Aqua (https://math.stackexchange.com/users/463553/aqua), prove that for $-1/4 < a < 0$, the equation $\sqrt{a + \sqrt{x+a}} = x$ has exactly 2 solutions one of which is $(1+\sqrt{4a+1})/2$., URL (version: 2018-08-24): https://math.stackexchange.com/q/2893448

Answer 1

Fig. 1.: Curves of $f_a$ in red, $f_a^{-1}$ in blue, symmetrical with respect to bissecting line $y=x$ with from left to right $0,1,2,1$ common points. These curves are half-parabolas. This graphical representation shows how narrow is the range of values of $a$ for which there are 2 common points to these curves.

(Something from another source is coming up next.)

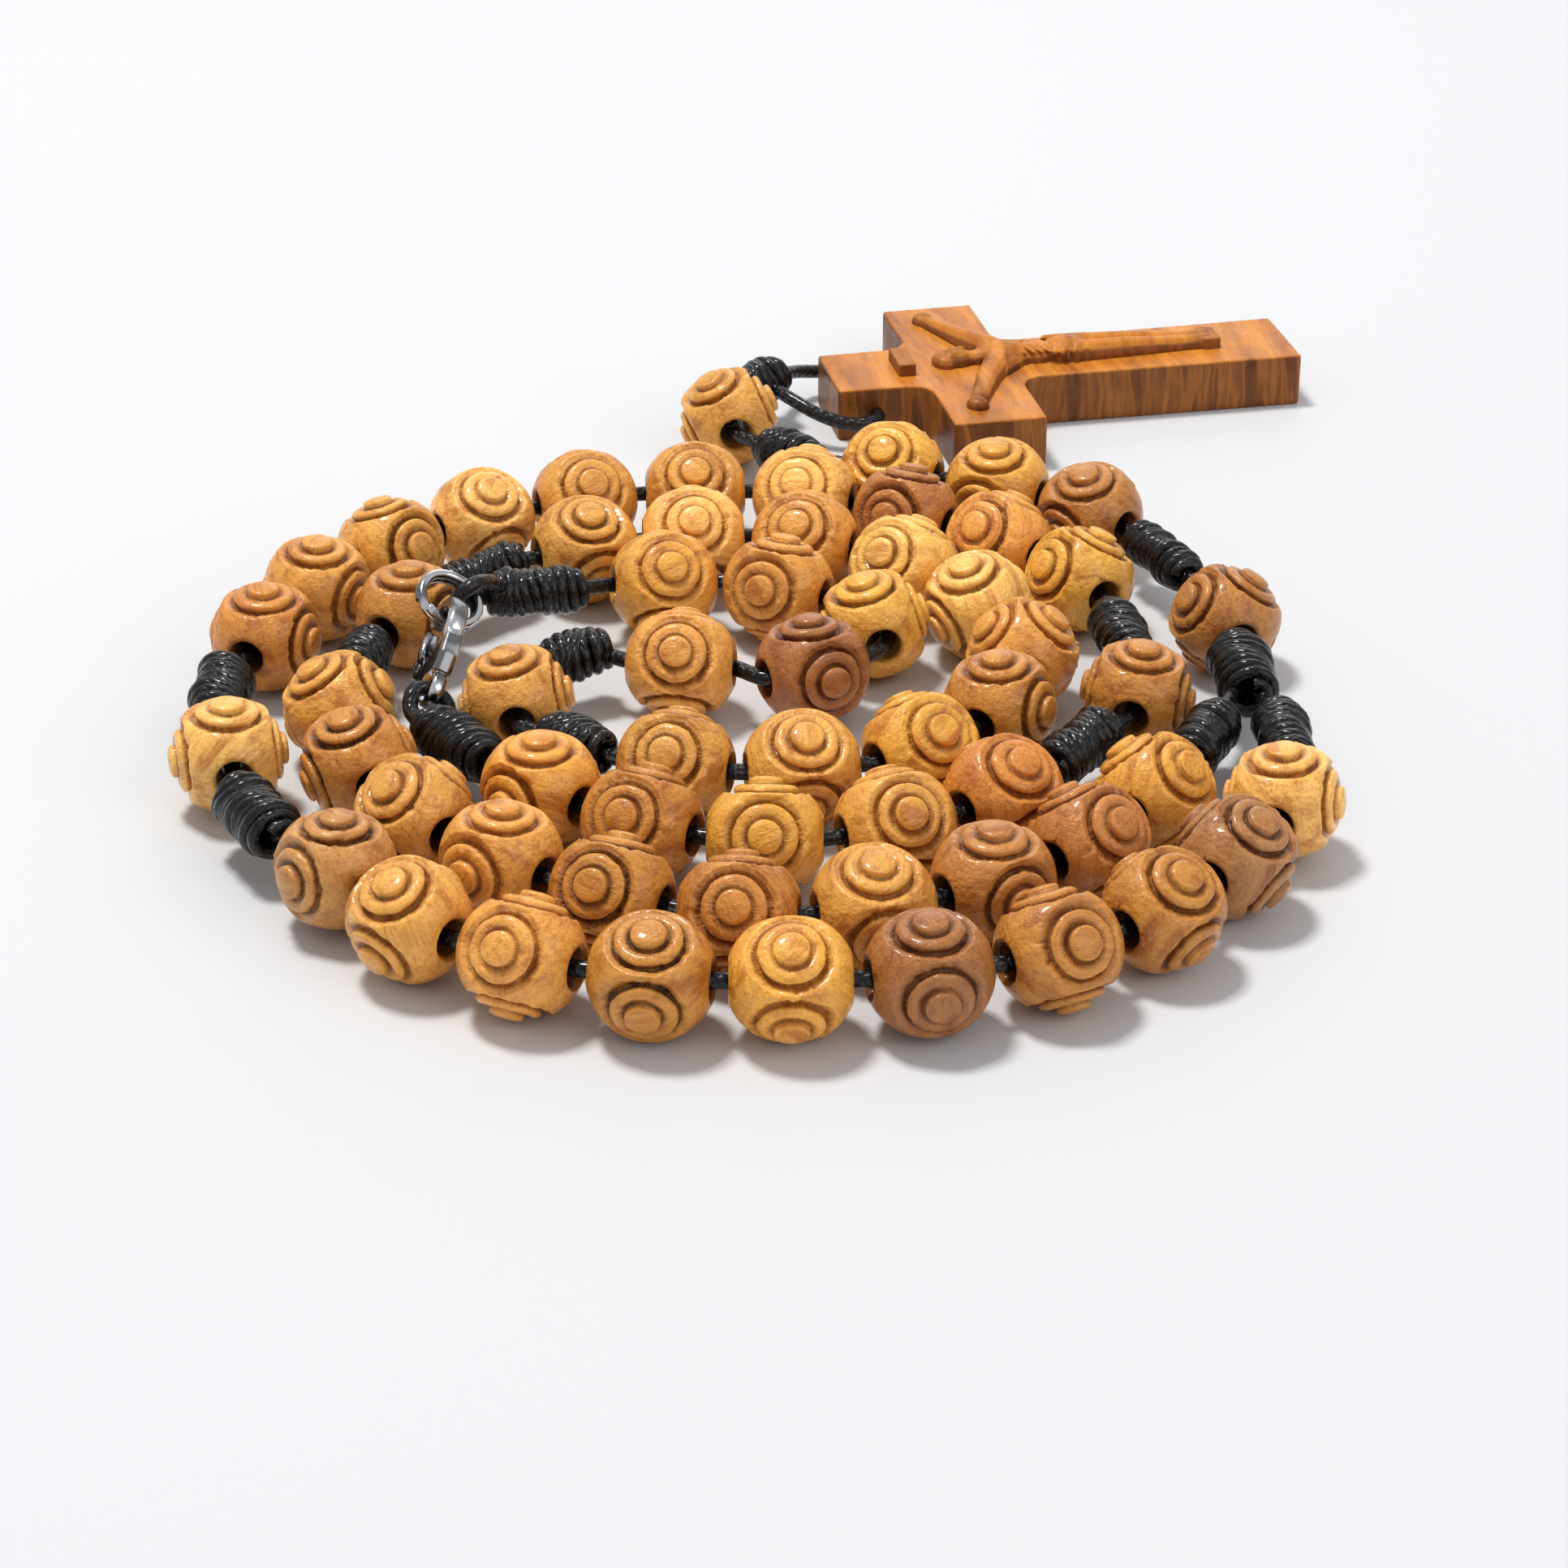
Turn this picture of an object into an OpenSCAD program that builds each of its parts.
// Rosary of carved round beads on a knotted cord, laid out in a flat coil.
// Millimetres, +Z up, the surface it lies on is z = 0.

/* [Beads] */
// Diameter of every bead
bead_d = 10; // [9.6:0.1:10]
// Diameter of the hole through a bead
bore_d = 3; // [2.6:0.1:3.2]
// Radius of the round button in each carved boss
button_r = 1.55; // [1.2:0.05:1.6]
// Depth of the groove around the button
inner_groove = 0.35; // [0.2:0.05:0.5]
// Depth of the groove around the boss
outer_groove = 0.45; // [0.2:0.05:0.6]

/* [Cord] */
// Diameter of the waxed cord
cord_d = 1.4; // [1.2:0.1:1.5]
// Greatest diameter of a barrel knot
knot_d = 5; // [4:0.1:5]
// Distance from one wrap of a knot to the next
wrap_pitch = 0.9; // [0.8:0.05:0.9]

/* [Crucifix] */
cross_length = 49; // [46:1:50]
cross_span = 31.5; // [29:0.5:32]
beam_w = 10; // [9:0.5:10]
board_t = 5.4; // [5:0.1:6]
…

Let $$f_a(x)=y=\sqrt{x+a}\tag{1}$$

whose inverse function is $y=f_a^{-1}(x)=x^2-a\tag{2}$

(see figure 1).

Your issue

$$\text{There exists exactly 2 values of x such that } \ \sqrt{\sqrt{x+a}+a}=x$$

can be written as

$$\text{There exists exactly 2 values of x such that } \ f_a(\underbrace{f_a(x)}_{y \ge 0})=x\tag{3}$$

Besides,

$$f_a^{-1}(f_a(x))=x\tag{4}$$

Comparison between (3) and (4) amounts to say that:

$$\text{There exists exactly 2 (positive) values of y such that } \ f_a^{-1}(y)=f_a(y)\tag{5}$$

It is not our interest to work with equation (5) which gives a fourth degree equation.

An essential remark is that (5) is possible if and only if

$$ f_a^{-1}(y)=f_a(y) \color{red}{=y}\tag{6}$$

Indeed, when the curves associated to $f$ and $f^{-1}$ share a common point, this point belongs as well to the line bissector with equation $y=x$ (see figure 1).

(6) gives rise to a quadratic equation (only!)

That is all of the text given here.